Yes, the formatting remains a tough point. It’s really hard to keep things interesting and flowing well with only some 500 words per part. That’s really only half the difficulty your piece has, the other is continuity, as Akoebel mentioned.
It seems you don’t have a grasp of what you want with the story. In some cases, like the very first sentence, as well as with the concept of digometres, it seems you’re writing a parody. But then you seem to forego that for a couple of parts and write something serious.
The first time we meet Vara we’re in a story that’s about a girl persecuted by her village. Then out of nowhere we get a talking lizard. Out of nowhere we get strange instances of a magic system. Suddenly nothing of the previous troubles matter anymore, the focus on the irate butcher now seems completely superfluous. Then Vara discovers she has magic too, but a part after that discovery she suddenly uses that magic as if she’s born to it and she follows the lizard to another place entirely. And in that place is swamp with a barbarian. Consider that the story is not that far along, yet you’ve been changing things around so much already. Every part introduces something so different from what we’ve already seen it’s impossible to form expectations and get a handle on the type of story you’re writing.

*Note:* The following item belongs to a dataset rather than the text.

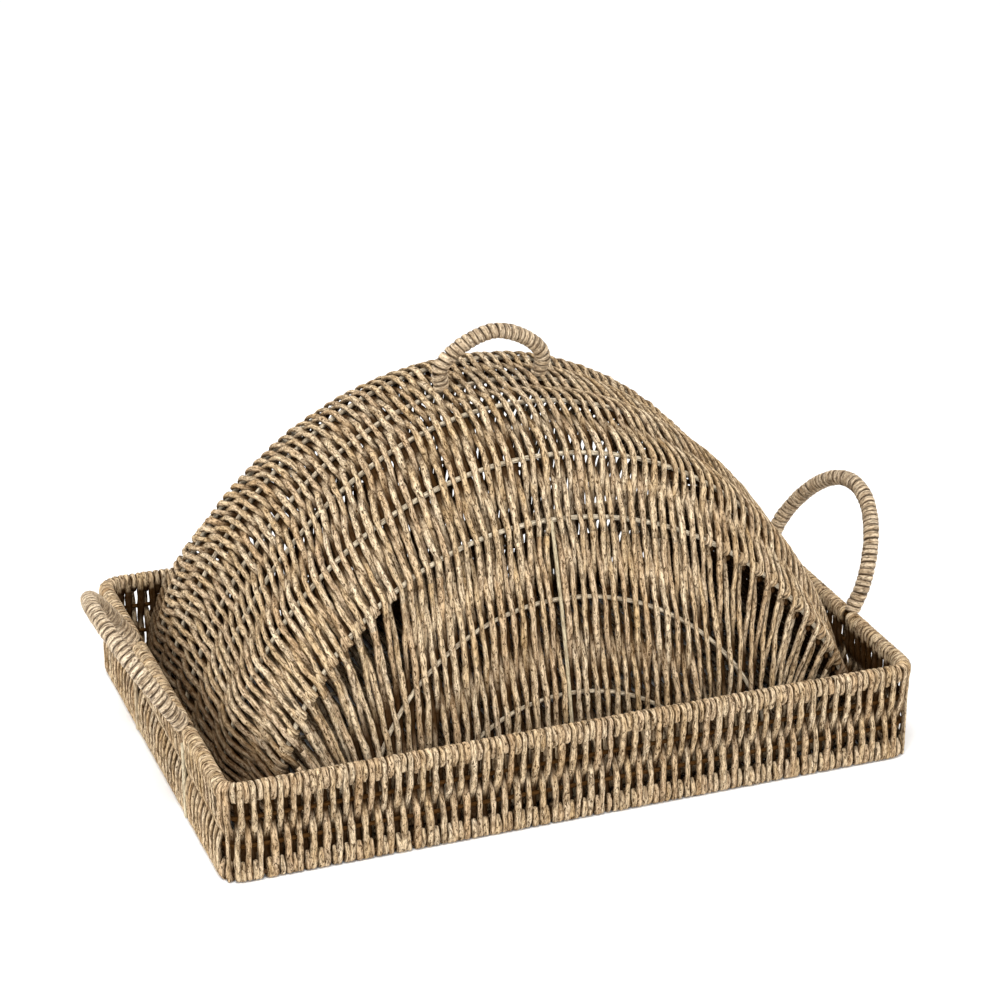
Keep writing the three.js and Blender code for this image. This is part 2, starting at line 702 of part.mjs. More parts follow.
// Where crown and end panel meet, both end on the line that halves the angle between them.
function ridgeMitre(index, t) {
  const point = archPoint(archRow[index], t);
  const side = index === 0 ? -1 : 1;
  const crown = crownNormal(index, t);
  const end = endNormal(side, point.z);
  const middle = crown.clone().add(end).normalize();
  const stretch = 1 / middle.dot(end);
  const tangent = archTangent(index, t);
  const intoCrown = new THREE.Vector3().crossVectors(tangent, crown).multiplyScalar(side);
  const intoEnd = new THREE.Vector3().crossVectors(tangent, end).multiplyScalar(-side);
  return { point, shift: middle.multiplyScalar(stretch), intoCrown, intoEnd };
}

const offsetBy = (point, direction, distance) => point.clone().addScaledVector(direction, distance);

function crownPoint(index, t, offset) {
  const point = archPoint(archRow[index], t);
  if (index > 0 && index < lastArch) {
    return offsetBy(point, crownNormal(index, t), offset);
  }
  const mitre = ridgeMitre(index, t);
  return offsetBy(offsetBy(point, mitre.shift, offset), mitre.intoCrown, CLEARANCE);
}

// A row of the crown runs down to the cover's seat at both feet.
function withFeet(row) {
  const feet = [row[0], row[row.length - 1]].map((foot) => foot.clone().setZ(COVER_SEAT));
  return [feet[0], ...row, feet[1]];
}

// Rows of points across the crown, one along each arch.
function crownNet(columns, offset) {
  return archRow.map((arch, index) => withFeet(columns.map(({ t }) => crownPoint(index, t, offset))));
}

// Plain weave: each strand of the crown rises over one arch and dips at the next.
function wovenCrownNet() {
  return archRow.map((arch, index) => {
    const strands = strandParameters(arch).map((t, strand) => {
      const rises = (strand + index) % 2 === 0;
      return crownPoint(index, t, rises ? LAYER_FAR : LAYER_DIP);
    });
    return withFeet([crownPoint(index, 0, LAYER_FAR), ...strands, crownPoint(index, 1, LAYER_FAR)]);
  });
}

// Where the strands cross an arch. On the ridges they crowd together towards the feet.
function strandParameters(arch) {
  const curve = new FormulaCurve((t) => archPoint(arch, t));
  const crowding = STRAND_CROWDING * arch.share ** 2;
  return Array.from({ length: CROWN_STRANDS }, (_, strand) => {
    const even = (2 * strand + 1) / CROWN_STRANDS - 1;
    const spread = even * (1 + crowding * (1 - even ** 2));
    return curve.getUtoTmapping((1 + spread) / 2);
  });
}

// Rows of an end panel: even steps down to the base rod, then one more to the seat.
function endRowHeight(top, row) {
  return row === END_ROWS ? COVER_SEAT : THREE.MathUtils.lerp(top, COVER_ROD_HEIGHT, row / (END_ROWS - 1));
}

function endNet(index, columns, offset) {
  const side = index === 0 ? -1 : 1;
  const rows = [];
  for (let r = 0; r <= END_ROWS; r += 1) {
    rows.push(columns.map(({ t, x }) => {
      const mitre = ridgeMitre(index, t);
      const atEdge = r === 0 || t === 0 || t === 1;
      const height = endRowHeight(mitre.point.z, r);
      const base = endPoint(side, mitre.point.x, height);
      const point = atEdge
        ? offsetBy(offsetBy(base, mitre.shift, offset), mitre.intoEnd, CLEARANCE)
        : offsetBy(base, endNormal(side, height), offset);
      if (r > 0) {
        point.z = height;
      }
      return x === undefined ? point : point.setX(x);
    }));
  }
  return rows;
}

// Columns of points across the cover. A half stops short of the stake in the middle of an end panel.
function allColumns() {
  return Array.from({ length: ARCH_STEPS + 1 }, (_, i) => ({ t: i / ARCH_STEPS }));
}

function halfColumns(side) {
  const middle = ARCH_STEPS / 2;
  const columns = allColumns();
  const half = side < 0 ? columns.slice(0, middle + 1) : columns.slice(middle);
  const nearStake = side < 0 ? half.length - 1 : 0;
  half[nearStake].x = side * (WIRE_RADIUS + CLEARANCE);
  return half;
}

function endArch(side, halfWidth, rise) {
  const reach = footAngle({ rise, shoulder: END_ARCH_SHOULDER });
  return new SteppedCurve((t) => {
    const angle = (2 * t - 1) * reach;
    const lift = Math.cos(angle) ** (2 / END_ARCH_SHOULDER);
    return netPoint(side, halfWidth * Math.sin(angle), COVER_ROD_HEIGHT + rise * lift);
  });
}

// A point of an end panel's flat facets, where the end arches lie.
function netPoint(side, x, height) {
  const ridge = archRow[side < 0 ? 0 : lastArch];
  const share = Math.min(Math.abs(x) / ridge.halfWidth, 1);
  const angle = Math.asin(share);
  const top = COVER_ROD_HEIGHT + ridge.rise * Math.cos(angle) ** (2 / ridge.shoulder);
  const step = (top - COVER_ROD_HEIGHT) / (END_ROWS - 1);
  const low = COVER_ROD_HEIGHT + Math.floor((height - COVER_ROD_HEIGHT) / step) * step;
  const depth = THREE.MathUtils.lerp(endDepth(low), endDepth(low + step), (height - low) / step);
  return new THREE.Vector3(x, side * depth, height);
}

// The base rod runs under the feet of all arches, with mitred corners.
function coverBaseRod() {
  const plan = [];
  for (const t of [1, 0]) {
    const feet = archRow.map((arch) => archPoint(arch, t).setZ(COVER_ROD_HEIGHT));
    plan.push(...(t === 1 ? feet.reverse() : feet));
  }
  const stations = plan.map((at, i) => {
    const before = plan[(i + plan.length - 1) % plan.length];
    const after = plan[(i + 1) % plan.length];
    const arriving = at.clone().sub(before).normalize();
    const leaving = after.clone().sub(at).normalize();
    const tangent = arriving.clone().add(leaving).normalize();
    const outward = new THREE.Vector3().crossVectors(up, tangent);
    return { at, a: outward.multiplyScalar(1 / tangent.dot(leaving)), b: up };
  });
  return sweep(roundOutline(WIRE_RADIUS, WIRE_SIDES), stations, true);
}

// A stake stands on the middle of each end panel, outside its wires, from the base to the ridge.
function endStake(side) {
  const ridge = archPoint(archRow[side < 0 ? 0 : lastArch], 0.5);
  const stations = [];
  for (let r = 0; r <= END_ROWS; r += 1) {
    const height = endRowHeight(ridge.z, r);
    const outward = endNormal(side, height);
    const at = offsetBy(endPoint(side, 0, height), outward, STAKE_OFFSET);
    stations.push({ at: r === 0 ? at : at.setZ(height), a: along, b: outward });
  }
  return sweep(roundOutline(WIRE_RADIUS, WIRE_SIDES), stations, false);
}

// The cover's handle stands on the centre arch and leans a little to the front.
function topHandlePath() {
  const lean = new THREE.Vector3(0, -Math.sin(TOP_HANDLE_LEAN), Math.cos(TOP_HANDLE_LEAN));
  const centre = archRow[middleArch];
  const feet = [];
  const legs = [];
  for (const end of [-1, 1]) {
    const x = TOP_HANDLE_SHIFT + end * TOP_HANDLE_HALF_SPAN;
    const t = archParameter(centre, x);
    feet.push(archPoint(centre, t));
    legs.push(crownNormal(middleArch, t).applyAxisAngle(along, TOP_HANDLE_LEAN));
  }
  const crownTop = COVER_ROD_HEIGHT + centre.rise;
  const apex = new THREE.Vector3(TOP_HANDLE_SHIFT, 0, crownTop).addScaledVector(lean, TOP_HANDLE_REACH);
  const path = loopPath({
    feet,
    legs,
    legLength: TOP_LEG_LENGTH,
    apex,
    across: along,
    legPull: TOP_HANDLE_LEG_PULL * TOP_HANDLE_HALF_SPAN,
    crownPull: TOP_HANDLE_CROWN_PULL * TOP_HANDLE_HALF_SPAN,
  });
  return { feet, legs, path, planeNormal: new THREE.Vector3().crossVectors(lean, along) };
}

function archParameter(arch, x) {
  return 0.5 + Math.asin(x / arch.halfWidth) / footAngle(arch) / 2;
}

// Cover
function buildCover() {
  const cover = new THREE.Group();
  cover.position.set(COVER_SHIFT_X, COVER_SHIFT_Y, 0);
  const handle = topHandlePath();

  cover.add(piece('cover_base_rod', coverBaseRod(), wireFinish));
  for (const arch of archRow) {
    const curve = new SteppedCurve((t) => archPoint(arch, t));
    cover.add(piece(`cover_${arch.name}`, bentRod(curve, WIRE_RADIUS, WIRE_SIDES, ARCH_STEPS), wireFinish));
  }
  ['front', 'back'].forEach((name, i) => {
    const side = 2 * i - 1;
    const upper = endArch(side, UPPER_END_ARCH_HALF_WIDTH, UPPER_END_ARCH_RISE);
    const lower = endArch(side, LOWER_END_ARCH_HALF_WIDTH, LOWER_END_ARCH_RISE);
    const wire = (curve) => bentRod(curve, WIRE_RADIUS, WIRE_SIDES, END_ARCH_STEPS);
    cover.add(piece(`cover_upper_end_arch_${name}`, wire(upper), wireFinish));
    cover.add(piece(`cover_lower_end_arch_${name}`, wire(lower), wireFinish));
    cover.add(piece(`cover_stake_${name}`, endStake(side), wireFinish));
  });

  const columns = allColumns();
  const crown = thickPatch(wovenCrownNet(), crownNet(columns, LAYER_NEAR));
  const holes = [0, 1].map((i) => footHole(handle.feet[i], handle.legs[i], 2 * LAYER_FAR, TOP_CORE_RADIUS));
  const lining = thickPatch(crownNet(columns, -LAYER_NEAR), crownNet(columns, -LAYER_FAR));
  cover.add(piece('cover_crown_weave_outer', drilled(crown, holes), weaveFinish));
  cover.add(piece('cover_crown_weave_inner', lining, weaveFinish));

  ['front', 'back'].forEach((endName, e) => {
    const index = e === 0 ? 0 : lastArch;
    const panel = (set, far, near) => thickPatch(endNet(index, set, far), endNet(index, set, near));
    ['left', 'right'].forEach((name, i) => {
      const half = panel(halfColumns(2 * i - 1), LAYER_FAR, LAYER_NEAR);
      cover.add(piece(`cover_${endName}_weave_${name}`, half, weaveFinish));
    });
    cover.add(piece(`cover_${endName}_weave_inner`, panel(columns, -LAYER_NEAR, -LAYER_FAR), weaveFinish));
  });

  cover.add(...handlePieces('cover_handle', handle.path, handle.planeNormal, {
    coreStart: WIRE_RADIUS + CLEARANCE,
    windingStart: LAYER_FAR + CLEARANCE + TOP_WINDING_RADIUS * Math.tan(TOP_HANDLE_LEAN),
    coreRadius: TOP_CORE_RADIUS,
    windingRadius: TOP_WINDING_RADIUS,
  }));
  return cover;
}

const basket = new THREE.Group();
basket.add(buildTray(), buildCover());

export default basket;
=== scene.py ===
import math

import bpy
import numpy as np
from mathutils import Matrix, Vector


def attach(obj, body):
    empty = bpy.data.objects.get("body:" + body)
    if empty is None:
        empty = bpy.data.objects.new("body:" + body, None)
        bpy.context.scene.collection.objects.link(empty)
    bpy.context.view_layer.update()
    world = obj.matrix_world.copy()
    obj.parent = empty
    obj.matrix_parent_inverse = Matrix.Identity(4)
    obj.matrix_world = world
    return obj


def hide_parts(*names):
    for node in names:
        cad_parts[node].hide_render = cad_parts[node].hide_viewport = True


# Lengths are in millimetres until a mesh is made. +Z is up, -Y is the front.
MM = 0.001
LENGTHWISE = np.array([1.0, 0, 0])
BACKWARD = np.array([0, 1.0, 0])
UP = np.array([0, 0, 1.0])

# Sizes that the frame's solids are built from
CLEARANCE = 0.3
WIRE_RADIUS = 1.5
STRAND_THICKNESS = 2.6
TRAY_LENGTH = 500
TRAY_DEPTH = 341.6
TRAY_HEIGHT = 72.2
TRAY_CORNER_RADIUS = 12
RIM_ROD_RADIUS = 2.6
WALL_STAKE_LIFT = 0.8
WALL_STAKE_HEADROOM = 3.4
FLOOR_ROD_COUNT = 5
SIDE_HANDLE_HALF_SPAN = 66.4
SIDE_HANDLE_REACH = 79.5
SIDE_HANDLE_SHIFT = -7.4
LEFT_HANDLE_LEAN = math.radians(56.2)
RIGHT_HANDLE_LEAN = math.radians(63.9)
SIDE_HANDLE_LEG_PULL = 0.28
SIDE_HANDLE_CROWN_PULL = 0.646
SIDE_WINDING_RADIUS = 5.5
COVER_SHIFT = np.array([0.7, 2.5, 0.0])
COVER_INSET_X = 12.5
COVER_INSET_Y = 12.8
CENTRE_ARCH_RISE = 240
CENTRE_ARCH_SHOULDER = 1.54
RIDGE_ARCH_INSET = 20
RIDGE_ARCH_RISE = 179
RIDGE_ARCH_SHOULDER = 1.85
RIDGE_SET_BACK = 46
ARCH_SPACING_SHARE = 0.415
CROWN_FALL = 5.5
SIDE_TAPER = 8.5
END_LEAN = 1.5
UPPER_END_ARCH = (145, 129)
LOWER_END_ARCH = (94, 67)
END_ARCH_SHOULDER = 1.9
STRAND_CROWDING = 0.14
TOP_HANDLE_HALF_SPAN = 34.2
TOP_HANDLE_SHIFT = -2.4
TOP_HANDLE_REACH = 39.8
TOP_HANDLE_LEAN = math.radians(11.5)
TOP_HANDLE_LEG_PULL = 0.4
TOP_HANDLE_CROWN_PULL = 0.404
TOP_WINDING_RADIUS = 5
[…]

Take this chapter for instance, a water beast with a gaping maw tries to eat Vara. She get in her boat in time and from that moment the water beast is gone as if it never existed. It’s gone from this chapter and, getting ahead of myself for a moment, the next couple as well. Continuity, where is the water beast? You can scratch the water beast and still Vara would’ve acted the same to miss the swamp water and get in the boat. The beast doesn’t add anything to the scene, but once it’s there it should do something.
Getting back to the barbarian issue of last chapter, you make it clear that Vara doesn’t know about the barbarian, stating she heard just a bit from the village children. I’m guessing the barbarian lived pretty far from her tree, otherwise she’d know about a swamp and a character with enough of a reputation to be known by the village children. It’s hard to judge the travelled distance when Vara jumped from branch to branch last chapter.
Some odd physics happen with the boat. Vara overshoots the boat after jumping four digometres high. Since the distance she needed to travel is horizontal and not vertical her leap will primarily take her forward. The fact that her trajectory is four digometres high should mean she exceeds that distance horizontally by quite an amount. Yet she twists in mid-air, can suddenly see far enough ahead in the fog to see the boat, and then manages to both grab it and drag herself in without touching water. This seems more than a little unlikely to me.
Vara’s question when the boat is pulled along isn’t the first that would come to my mind in her position. Asking why the lizard talks is secondary to what the shapes she sees are and what the noises mean. These are things that can potentially, and for her perspective most likely, take her life. Just second before she was almost eaten by a water beast.
I think it’s a good thing you’re going to work on consistency and continuity, since its lack is starting to hurt your story. And perhaps you might consider changing the format. I know you said to your friends you were writing it this way, but you’re the writer, you can change anything if it betters the story.